Design Thinking Might Be the Road Toward Sustainable Funding
So if the road to successful fund-raising is much more likely to be one dominant funding source, how do fledging nonprofits determine what their source is going to be?
The answer might be design thinking. The term “design thinking” doesn’t pertain to design, per se, but comes from technology news as a result of its early association with computer and software design. The steps of design thinking are simple: develop a prototype. Get it out to end-users. Find out what works. Find out, with equal speed, what doesn’t work. Iterate what works. Fix what doesn’t work. Get the iterated and fixed version out quickly. Repeat.

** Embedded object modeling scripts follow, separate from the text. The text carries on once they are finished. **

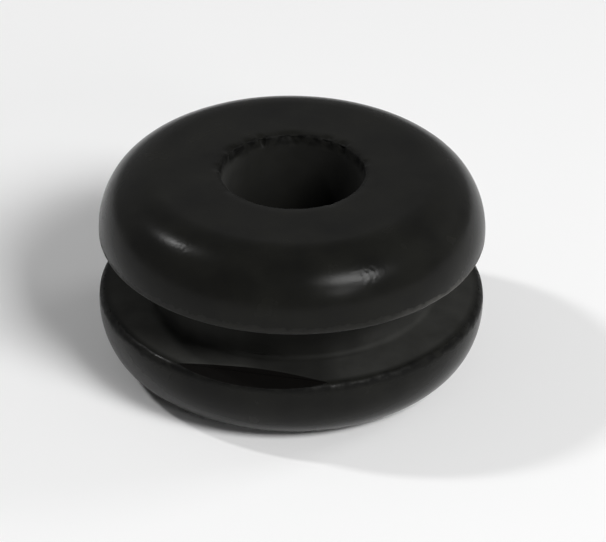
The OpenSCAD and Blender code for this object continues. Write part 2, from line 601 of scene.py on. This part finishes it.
def softbox(name, azimuth, elevation, width, height, radiance, glossy=True, roll=0):
    """A lamp that faces the grommet. A radiance of 1 is the white of lit paper."""
    az, el = math.radians(azimuth), math.radians(elevation)
    away = Vector((math.cos(el) * math.cos(az), math.cos(el) * math.sin(az), math.sin(el)))
    data = bpy.data.lights.new(name, "AREA")
    data.shape = "RECTANGLE"
    data.size = width
    data.size_y = height
    data.energy = radiance * math.pi * width * height
    lamp = bpy.data.objects.new(name, data)
    bpy.context.scene.collection.objects.link(lamp)
    lamp.location = away * LAMP_DISTANCE + Vector((0, 0, half_h))
    tilt = Matrix.Rotation(math.radians(roll), 3, "Z")
    lamp.rotation_euler = (away.to_track_quat("Z", "Y").to_matrix() @ tilt).to_euler()
    lamp.visible_glossy = glossy
    lamp.visible_camera = False


softbox("key", -47.5, 40.5, 0.245, 0.16, 26.5, roll=-35)
softbox("kicker", 165, 48, 0.038, 0.066, 120)
softbox("low_card", -60, 22, 0.12, 0.10, 9)
softbox("side_fill", 24, 26, 0.20, 0.25, 4, glossy=False)
softbox("top_fill", -90, 80, 0.80, 0.80, 0.2, glossy=False)

# The studio's walls glow most a third of the way up, and least behind the camera.
world = bpy.data.worlds.new("studio")
world.use_nodes = True
tree = world.node_tree
facing = add(tree, "SeparateXYZ", {0: add(tree, "TexCoord", {}).outputs["Generated"]}).outputs
walls = add(tree, "ValToRGB", {"Fac": facing["Z"]})
for stop, glow in ((0.0, 0.08), (0.5, 0.26), (0.85, 0.02)):
    point = walls.color_ramp.elements.new(stop)
    point.color = (glow, glow, glow, 1)
walls.color_ramp.elements.remove(walls.color_ramp.elements[0])
walls.color_ramp.elements.remove(walls.color_ramp.elements[-1])
backward = add(
    tree, "MapRange", {"Value": facing["Y"], "From Min": -0.5, "From Max": 0.3, "To Min": 0.15}
).outputs[0]
background = tree.nodes["Background"]
tree.links.new(walls.outputs[0], background.inputs["Color"])
tree.links.new(backward, background.inputs["Strength"])
bpy.context.scene.world = world
bpy.context.scene.view_settings.view_transform = "Standard"


# ---- Camera -----------------------------------------------------------------
# A long lens at the grommet's front, which looks down on it at a third of a right
# angle and is turned a touch about its own axis.
view_down = math.radians(31.411)
view_roll = math.radians(0.656)
view_far = 283.5 * MM
view_from = Vector((0, -view_far * math.cos(view_down), half_h + view_far * math.sin(view_down)))
bpy.ops.object.camera_add()
camera = bpy.context.object
tilt = Matrix.Rotation(math.pi / 2 - view_down, 4, "X")
camera.matrix_world = Matrix.Translation(view_from) @ tilt @ Matrix.Rotation(view_roll, 4, "Z")
camera.data.sensor_width = 36
camera.data.lens = 295.4
camera.data.shift_x = 0.0187
camera.data.shift_y = -0.0175
bpy.context.scene.camera = camera
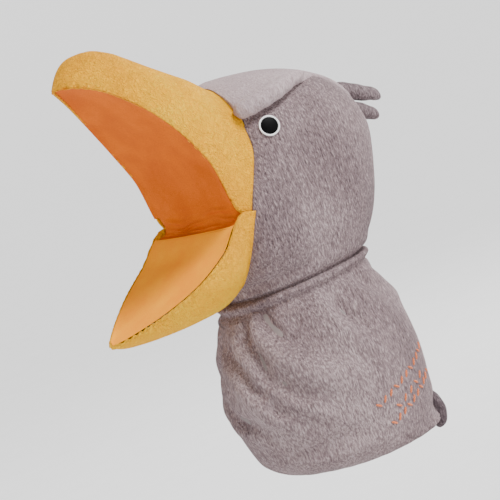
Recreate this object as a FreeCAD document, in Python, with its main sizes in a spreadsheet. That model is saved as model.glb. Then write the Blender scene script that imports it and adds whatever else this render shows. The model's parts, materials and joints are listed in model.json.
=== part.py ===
import FreeCAD, Part
import math
import os

# Moving mouth bird puppet, in millimetres. The arm comes in from below, the beak points to -Y,
# +X is the bird's left. The origin is the centre of the round arm opening, in the hem's plane.

doc = FreeCAD.newDocument("BirdPuppet")
sheet = doc.addObject("Spreadsheet::Sheet", "Sizes")

SIZES = [
    # cloth layers
    ("plush", 3.0), ("velour", 2.0), ("board", 2.0), ("lining", 1.2), ("gap", 0.4),
    # arm opening and sleeve
    ("opening_radius", 45.0), ("facing_height", 14.0), ("facing_wall", 1.6),
    ("sleeve_height", 133.5), ("sleeve_half_width", 64.0), ("sleeve_half_depth", 74.0),
    ("shoulder_height", 105.0),
    # neck
    ("neck_z", 135.5), ("neck_half_width", 50.0), ("neck_half_depth", 55.0), ("neck_y", -13.0),
    ("neck_cord_radius", 1.1), ("tape_width", 8.0), ("tape_wall", 1.0),
    # head
    ("head_top", 281.0), ("head_half_width", 62.5), ("head_half_depth", 67.5), ("head_y", 12.0),
    ("jowl_top", 160.0), ("crown_half_width", 39.0), ("crown_bottom", 226.0),
    ("hand_half_width", 42.0), ("hand_half_depth", 44.0), ("hand_top", 236.0),
    # mouth
    ("mouth_y", -65.0), ("mouth_z", 194.5), ("mouth_half_width", 55.0),
    ("upper_lift", 61.3), ("jaw_drop", 26.2), ("fold_radius", 2.6),
    ("jaw_spare", 9.0),
    # upper beak
    ("upper_length", 150.0), ("upper_height", 88.0), ("upper_arch", 16.5),
    ("finger_half_width", 36.0), ("finger_half_height", 12.0), ("finger_depth", 92.0),
    # lower beak
    ("lower_length", 113.0), ("lower_depth", 44.0), ("lower_dish", 5.5),
    ("thumb_half_width", 20.0), ("thumb_half_height", 8.5), ("thumb_depth", 54.0),
    # face
    ("eye_y", -18.0), ("eye_z", 242.0), ("eye_radius", 7.4), ("pupil_radius", 6.2),
    ("eye_yaw", 62.0), ("eye_pitch", 14.0), ("eye_wall", 1.4),
    ("brow_length", 68.0), ("brow_radius", 6.5), ("brow_x", 44.5), ("brow_y", 0.0), ("brow_z", 262.0),
    # crest feathers and tail
    ("crest_y", 77.0), ("crest_z", 241.0), ("crest_length", 36.0), ("crest_half_width", 7.5),
    ("crest_half_height", 5.5), ("crest_pitch", 25.0), ("lower_crest_share", 0.66),
    ("tail_behind", 4.0), ("tail_z", 13.0), ("tail_length", 29.0), ("tail_half_width", 10.0),
    ("tail_half_height", 4.5), ("cover", 1.5),
    # stitched motif
    ("stitch_length", 5.0), ("stitch_radius", 0.55), ("motif_z", 36.0), ("motif_pitch", 7.5),
]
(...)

In place of end-users, for nonprofits, think “donors.” Develop your prototype; find out what works for donors and either iterate or fix, depending on response.
One of the HBR’s examples is the nonprofit Springboard Collaborative, which trains parents to support the learning goals of lower-income children. Early on, the founder called school leaders such as principals to inquire whether they would be interested in the program he had developed. The answer? They would be, if there was proof that reading, for example, improved.
As a result, a prototype was launched. Ultimately, rather than relying on the traditional method of diversified sources, Springboard became successful getting almost all of its funding from schools — $7 million per year.
The lesson learned? Design thinking works better for nonprofits than trying to diversify their funding sources.